You may ask yourself how likely it is that a pattern like this would repeat itself over and over? In this third episode we have a win ratio of 46% (13 out of 24 game rounds are won) which is still lower than the expected one of 48.65%. Thus, it is not very likely for this to happen. This is why the vast majority of your game rounds will result in a profit when you use Reverse Hollandish strategy.
However, it is in fact inevitable that a pattern like this occurs at some point and when it does you will always lose your entire bankroll – unless you pause yourself before that happens of course. The problem with the Reverse Hollandish strategy is that the profits that you make from your many winning sessions will never make up for those that you lose.
Pros and cons of Reverse Hollandish
Just like Oscar’s Grind, there are many advantages of using Reverse Hollandish if you are to use a strategy and you are looking to make a profit. Most of your roulette sessions will end with a positive balance – that’s a fact. Whenever the stakes increase, they also do so slowly so there’s never any risk of suddenly losing big chunks of money. This makes the strategy work well with a small bankroll.

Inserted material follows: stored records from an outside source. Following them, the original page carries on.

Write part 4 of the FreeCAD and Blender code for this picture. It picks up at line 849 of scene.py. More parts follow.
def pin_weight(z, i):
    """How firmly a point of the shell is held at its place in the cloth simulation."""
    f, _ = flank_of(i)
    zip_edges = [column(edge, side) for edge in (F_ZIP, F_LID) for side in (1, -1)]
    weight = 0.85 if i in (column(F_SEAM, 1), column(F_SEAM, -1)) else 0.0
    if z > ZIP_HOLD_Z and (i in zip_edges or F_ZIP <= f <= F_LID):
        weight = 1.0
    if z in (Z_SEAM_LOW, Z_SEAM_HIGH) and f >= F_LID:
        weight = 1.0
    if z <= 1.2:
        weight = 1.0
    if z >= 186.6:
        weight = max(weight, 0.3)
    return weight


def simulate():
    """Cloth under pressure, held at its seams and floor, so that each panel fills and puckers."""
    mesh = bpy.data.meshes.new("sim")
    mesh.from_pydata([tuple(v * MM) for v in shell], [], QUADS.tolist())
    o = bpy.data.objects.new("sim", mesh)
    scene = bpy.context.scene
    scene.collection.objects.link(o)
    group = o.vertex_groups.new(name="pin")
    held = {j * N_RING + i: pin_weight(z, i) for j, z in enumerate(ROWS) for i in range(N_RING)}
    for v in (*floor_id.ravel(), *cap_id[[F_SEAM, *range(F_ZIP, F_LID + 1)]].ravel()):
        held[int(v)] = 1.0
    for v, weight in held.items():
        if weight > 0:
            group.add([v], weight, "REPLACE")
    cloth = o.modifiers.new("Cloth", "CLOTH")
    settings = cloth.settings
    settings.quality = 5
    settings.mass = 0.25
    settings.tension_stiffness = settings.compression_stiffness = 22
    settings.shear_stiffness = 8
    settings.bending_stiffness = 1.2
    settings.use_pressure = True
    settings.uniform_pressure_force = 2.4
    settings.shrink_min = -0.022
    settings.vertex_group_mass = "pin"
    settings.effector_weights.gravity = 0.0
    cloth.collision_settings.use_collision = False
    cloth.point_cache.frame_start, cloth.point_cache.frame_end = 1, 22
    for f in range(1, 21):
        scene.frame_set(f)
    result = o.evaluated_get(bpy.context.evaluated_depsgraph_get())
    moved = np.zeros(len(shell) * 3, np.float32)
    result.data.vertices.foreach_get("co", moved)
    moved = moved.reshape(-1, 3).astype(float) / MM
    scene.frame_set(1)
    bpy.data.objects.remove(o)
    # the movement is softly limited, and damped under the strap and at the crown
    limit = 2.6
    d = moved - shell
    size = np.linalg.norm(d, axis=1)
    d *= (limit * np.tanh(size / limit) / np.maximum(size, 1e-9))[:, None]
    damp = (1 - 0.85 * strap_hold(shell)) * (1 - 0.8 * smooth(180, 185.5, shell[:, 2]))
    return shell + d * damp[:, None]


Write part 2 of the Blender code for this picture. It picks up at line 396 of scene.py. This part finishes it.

The flaw of the strategy is that it relies on winning game rounds happening in a row. If losses are too many or losses and winnings alter too much you never reach a net profit. Although unlikely, it’s inevitable for this to happen so at some point you will have to sacrifice your entire balance because the stakes have gotten out of control. This is important to be aware about.
Another downside of Reverse Hollandish is that the strategy might seem complicated. It is, however, actually quite easy. All you have to do is to keep track of the balance you start each episode with and also keep track of your current stake and the number of game rounds you win in a sequence.
It doesn’t matter what the actual net loss or net profit is in a particular sequence. All that matters is if you win two or three game rounds you increase the stake and if you lose two or three you let it be. You do, of course, also have to keep track of the number of game rounds you are playing in each sequence. That should be easy though as you only have to count to three.